▶ **WHAT IS NEEDED**: Lines before the one containing "before = set(bpy.data.objects)" are left out; copy that line and every later line through the end of the data exactly.
• • • •
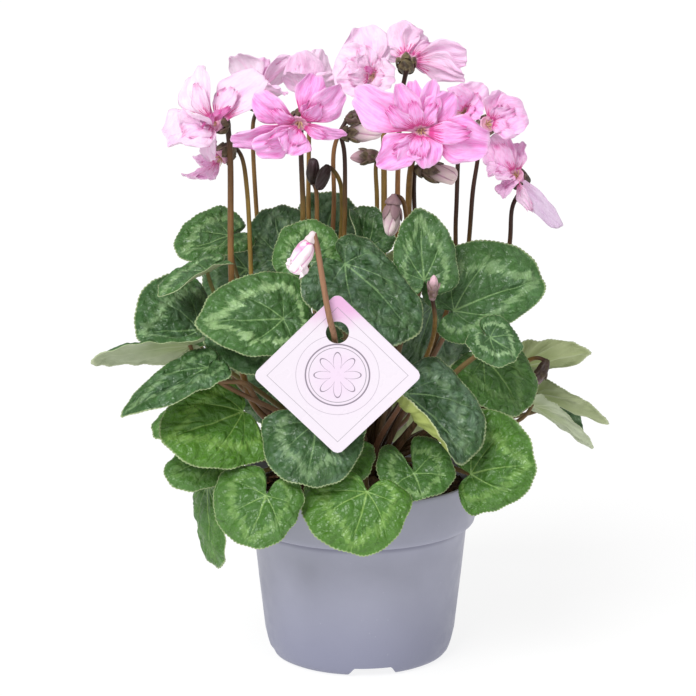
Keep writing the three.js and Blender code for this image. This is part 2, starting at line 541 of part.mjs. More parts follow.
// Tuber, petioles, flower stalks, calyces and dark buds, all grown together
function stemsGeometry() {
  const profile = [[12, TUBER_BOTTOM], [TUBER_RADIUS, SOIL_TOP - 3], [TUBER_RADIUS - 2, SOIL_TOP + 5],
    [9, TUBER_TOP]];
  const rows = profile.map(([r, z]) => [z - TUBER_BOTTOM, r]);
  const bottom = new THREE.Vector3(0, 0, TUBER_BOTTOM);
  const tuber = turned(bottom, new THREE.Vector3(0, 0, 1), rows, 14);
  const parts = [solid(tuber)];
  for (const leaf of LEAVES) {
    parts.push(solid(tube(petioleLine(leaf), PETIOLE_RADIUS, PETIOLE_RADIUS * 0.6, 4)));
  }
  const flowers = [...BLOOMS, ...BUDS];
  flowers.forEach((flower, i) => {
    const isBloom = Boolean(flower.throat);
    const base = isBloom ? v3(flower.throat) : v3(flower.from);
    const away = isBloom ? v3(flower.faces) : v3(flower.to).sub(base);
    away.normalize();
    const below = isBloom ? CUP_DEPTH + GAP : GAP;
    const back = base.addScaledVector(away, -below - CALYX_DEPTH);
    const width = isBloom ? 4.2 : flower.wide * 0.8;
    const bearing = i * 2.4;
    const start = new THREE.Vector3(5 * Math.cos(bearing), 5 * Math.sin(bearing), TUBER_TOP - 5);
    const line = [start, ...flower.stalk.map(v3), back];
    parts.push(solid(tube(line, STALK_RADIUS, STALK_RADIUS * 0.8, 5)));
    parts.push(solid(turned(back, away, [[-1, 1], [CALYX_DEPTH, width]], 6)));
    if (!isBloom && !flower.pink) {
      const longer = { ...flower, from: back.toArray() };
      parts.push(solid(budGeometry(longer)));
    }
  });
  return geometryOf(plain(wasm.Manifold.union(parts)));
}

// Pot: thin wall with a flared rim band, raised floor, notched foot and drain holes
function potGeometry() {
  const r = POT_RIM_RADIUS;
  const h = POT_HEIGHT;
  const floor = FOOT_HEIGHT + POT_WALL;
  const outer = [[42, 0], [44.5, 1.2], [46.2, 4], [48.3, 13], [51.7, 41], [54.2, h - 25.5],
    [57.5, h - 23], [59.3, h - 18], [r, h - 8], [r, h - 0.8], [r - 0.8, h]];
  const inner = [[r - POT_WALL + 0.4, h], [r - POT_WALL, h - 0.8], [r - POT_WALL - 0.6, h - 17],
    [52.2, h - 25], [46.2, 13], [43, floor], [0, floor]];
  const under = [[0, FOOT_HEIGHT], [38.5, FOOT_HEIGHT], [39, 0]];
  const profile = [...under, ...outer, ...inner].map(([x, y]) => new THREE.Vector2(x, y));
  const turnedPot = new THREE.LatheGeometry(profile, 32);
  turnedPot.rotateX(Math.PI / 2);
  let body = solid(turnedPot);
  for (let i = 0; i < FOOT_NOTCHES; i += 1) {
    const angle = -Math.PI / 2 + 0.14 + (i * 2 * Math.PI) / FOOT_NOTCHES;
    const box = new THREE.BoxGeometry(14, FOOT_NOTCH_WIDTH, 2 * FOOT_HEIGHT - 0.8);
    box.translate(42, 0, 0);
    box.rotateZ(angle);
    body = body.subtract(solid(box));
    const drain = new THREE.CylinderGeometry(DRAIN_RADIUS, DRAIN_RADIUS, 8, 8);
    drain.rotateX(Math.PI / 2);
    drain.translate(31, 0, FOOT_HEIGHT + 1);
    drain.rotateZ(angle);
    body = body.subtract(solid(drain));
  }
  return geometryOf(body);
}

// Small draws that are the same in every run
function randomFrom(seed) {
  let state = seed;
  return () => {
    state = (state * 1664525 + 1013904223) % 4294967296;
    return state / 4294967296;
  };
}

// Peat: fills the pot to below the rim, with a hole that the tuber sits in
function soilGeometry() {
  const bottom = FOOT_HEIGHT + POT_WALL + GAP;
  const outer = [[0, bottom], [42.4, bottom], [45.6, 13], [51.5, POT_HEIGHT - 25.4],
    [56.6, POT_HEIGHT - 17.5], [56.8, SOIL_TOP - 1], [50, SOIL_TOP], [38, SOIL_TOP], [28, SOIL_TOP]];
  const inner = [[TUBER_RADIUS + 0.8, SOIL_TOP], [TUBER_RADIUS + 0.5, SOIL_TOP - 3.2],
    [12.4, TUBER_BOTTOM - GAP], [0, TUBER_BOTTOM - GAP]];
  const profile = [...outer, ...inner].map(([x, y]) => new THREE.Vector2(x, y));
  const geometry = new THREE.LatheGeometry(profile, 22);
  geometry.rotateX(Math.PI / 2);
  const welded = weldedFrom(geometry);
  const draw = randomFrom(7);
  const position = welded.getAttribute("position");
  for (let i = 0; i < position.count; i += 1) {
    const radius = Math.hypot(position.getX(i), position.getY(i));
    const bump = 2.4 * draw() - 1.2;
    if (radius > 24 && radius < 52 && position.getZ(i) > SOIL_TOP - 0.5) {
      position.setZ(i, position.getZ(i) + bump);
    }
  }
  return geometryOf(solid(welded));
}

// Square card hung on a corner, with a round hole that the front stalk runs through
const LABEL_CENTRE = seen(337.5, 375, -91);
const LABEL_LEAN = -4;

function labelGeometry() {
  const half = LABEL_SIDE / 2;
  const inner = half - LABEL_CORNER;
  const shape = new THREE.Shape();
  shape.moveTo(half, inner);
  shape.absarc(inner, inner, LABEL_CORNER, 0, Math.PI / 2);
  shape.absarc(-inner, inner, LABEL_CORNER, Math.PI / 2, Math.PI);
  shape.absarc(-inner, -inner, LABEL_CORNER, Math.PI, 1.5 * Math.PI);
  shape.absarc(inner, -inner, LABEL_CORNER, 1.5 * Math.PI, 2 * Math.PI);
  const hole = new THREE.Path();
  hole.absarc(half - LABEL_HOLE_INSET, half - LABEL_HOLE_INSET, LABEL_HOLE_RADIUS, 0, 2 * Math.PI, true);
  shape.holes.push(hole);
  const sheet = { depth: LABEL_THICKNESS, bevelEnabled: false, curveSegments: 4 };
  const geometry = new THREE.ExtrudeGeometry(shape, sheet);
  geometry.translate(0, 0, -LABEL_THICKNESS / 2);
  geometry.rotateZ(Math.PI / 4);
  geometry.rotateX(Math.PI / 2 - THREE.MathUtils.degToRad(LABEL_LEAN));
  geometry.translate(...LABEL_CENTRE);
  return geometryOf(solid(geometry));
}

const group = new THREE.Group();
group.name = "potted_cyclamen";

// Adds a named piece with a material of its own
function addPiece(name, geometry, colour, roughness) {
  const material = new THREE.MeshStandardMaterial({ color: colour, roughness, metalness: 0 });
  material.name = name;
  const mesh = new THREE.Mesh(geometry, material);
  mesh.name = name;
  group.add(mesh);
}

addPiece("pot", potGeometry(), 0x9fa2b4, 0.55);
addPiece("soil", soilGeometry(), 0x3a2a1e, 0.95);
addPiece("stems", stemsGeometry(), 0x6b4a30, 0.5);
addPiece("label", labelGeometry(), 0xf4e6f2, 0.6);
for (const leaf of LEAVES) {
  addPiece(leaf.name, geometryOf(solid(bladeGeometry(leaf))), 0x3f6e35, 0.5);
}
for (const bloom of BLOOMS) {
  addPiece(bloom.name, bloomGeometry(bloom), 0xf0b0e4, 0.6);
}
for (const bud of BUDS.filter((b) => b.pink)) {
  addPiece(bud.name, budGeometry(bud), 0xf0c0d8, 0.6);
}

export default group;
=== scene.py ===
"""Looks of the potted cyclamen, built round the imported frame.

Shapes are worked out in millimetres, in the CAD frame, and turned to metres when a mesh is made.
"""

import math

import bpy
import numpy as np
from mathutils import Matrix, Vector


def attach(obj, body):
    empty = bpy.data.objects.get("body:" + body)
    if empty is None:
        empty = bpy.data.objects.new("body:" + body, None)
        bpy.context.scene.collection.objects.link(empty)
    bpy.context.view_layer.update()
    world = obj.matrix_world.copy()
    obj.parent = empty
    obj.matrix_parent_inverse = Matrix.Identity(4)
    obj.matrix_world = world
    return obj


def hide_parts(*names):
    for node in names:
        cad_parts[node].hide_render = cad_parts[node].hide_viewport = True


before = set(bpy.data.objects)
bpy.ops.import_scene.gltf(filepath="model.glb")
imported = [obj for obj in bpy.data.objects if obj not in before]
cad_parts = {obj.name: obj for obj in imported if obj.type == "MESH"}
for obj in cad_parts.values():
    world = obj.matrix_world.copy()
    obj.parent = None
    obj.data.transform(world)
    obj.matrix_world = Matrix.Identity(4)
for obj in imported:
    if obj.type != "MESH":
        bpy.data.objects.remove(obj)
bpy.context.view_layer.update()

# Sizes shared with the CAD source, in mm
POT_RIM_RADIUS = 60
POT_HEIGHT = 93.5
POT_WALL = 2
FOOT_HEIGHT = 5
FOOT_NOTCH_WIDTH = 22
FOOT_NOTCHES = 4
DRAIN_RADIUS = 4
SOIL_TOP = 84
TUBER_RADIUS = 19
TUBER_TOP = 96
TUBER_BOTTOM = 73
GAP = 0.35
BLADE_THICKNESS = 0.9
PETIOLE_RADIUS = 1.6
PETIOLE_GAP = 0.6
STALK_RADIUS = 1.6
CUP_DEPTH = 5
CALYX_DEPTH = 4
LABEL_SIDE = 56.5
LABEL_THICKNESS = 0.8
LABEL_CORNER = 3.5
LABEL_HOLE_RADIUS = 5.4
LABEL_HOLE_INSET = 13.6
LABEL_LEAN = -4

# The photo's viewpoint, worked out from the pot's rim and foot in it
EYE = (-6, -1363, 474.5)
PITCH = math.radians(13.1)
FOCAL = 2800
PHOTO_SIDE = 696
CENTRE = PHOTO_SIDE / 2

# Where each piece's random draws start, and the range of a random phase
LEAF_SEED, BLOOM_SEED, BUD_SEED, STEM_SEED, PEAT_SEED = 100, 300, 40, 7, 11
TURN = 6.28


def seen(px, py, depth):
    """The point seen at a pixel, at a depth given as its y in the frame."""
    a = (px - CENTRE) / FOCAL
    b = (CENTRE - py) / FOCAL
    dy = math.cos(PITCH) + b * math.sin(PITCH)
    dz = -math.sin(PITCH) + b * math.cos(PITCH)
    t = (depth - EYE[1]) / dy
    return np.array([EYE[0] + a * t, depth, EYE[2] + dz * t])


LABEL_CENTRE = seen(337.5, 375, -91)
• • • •
▶ **WRITTEN SOLUTION**:
before = set(bpy.data.objects)
bpy.ops.import_scene.gltf(filepath="model.glb")
imported = [obj for obj in bpy.data.objects if obj not in before]
cad_parts = {obj.name: obj for obj in imported if obj.type == "MESH"}
for obj in cad_parts.values():
    world = obj.matrix_world.copy()
    obj.parent = None
    obj.data.transform(world)
    obj.matrix_world = Matrix.Identity(4)
for obj in imported:
    if obj.type != "MESH":
        bpy.data.objects.remove(obj)
bpy.context.view_layer.update()

# Sizes shared with the CAD source, in mm
POT_RIM_RADIUS = 60
POT_HEIGHT = 93.5
POT_WALL = 2
FOOT_HEIGHT = 5
FOOT_NOTCH_WIDTH = 22
FOOT_NOTCHES = 4
DRAIN_RADIUS = 4
SOIL_TOP = 84
TUBER_RADIUS = 19
TUBER_TOP = 96
TUBER_BOTTOM = 73
GAP = 0.35
BLADE_THICKNESS = 0.9
PETIOLE_RADIUS = 1.6
PETIOLE_GAP = 0.6
STALK_RADIUS = 1.6
CUP_DEPTH = 5
CALYX_DEPTH = 4
LABEL_SIDE = 56.5
LABEL_THICKNESS = 0.8
LABEL_CORNER = 3.5
LABEL_HOLE_RADIUS = 5.4
LABEL_HOLE_INSET = 13.6
LABEL_LEAN = -4

# The photo's viewpoint, worked out from the pot's rim and foot in it
EYE = (-6, -1363, 474.5)
PITCH = math.radians(13.1)
FOCAL = 2800
PHOTO_SIDE = 696
CENTRE = PHOTO_SIDE / 2

# Where each piece's random draws start, and the range of a random phase
LEAF_SEED, BLOOM_SEED, BUD_SEED, STEM_SEED, PEAT_SEED = 100, 300, 40, 7, 11
TURN = 6.28


def seen(px, py, depth):
    """The point seen at a pixel, at a depth given as its y in the frame."""
    a = (px - CENTRE) / FOCAL
    b = (CENTRE - py) / FOCAL
    dy = math.cos(PITCH) + b * math.sin(PITCH)
    dz = -math.sin(PITCH) + b * math.cos(PITCH)
    t = (depth - EYE[1]) / dy
    return np.array([EYE[0] + a * t, depth, EYE[2] + dz * t])


LABEL_CENTRE = seen(337.5, 375, -91)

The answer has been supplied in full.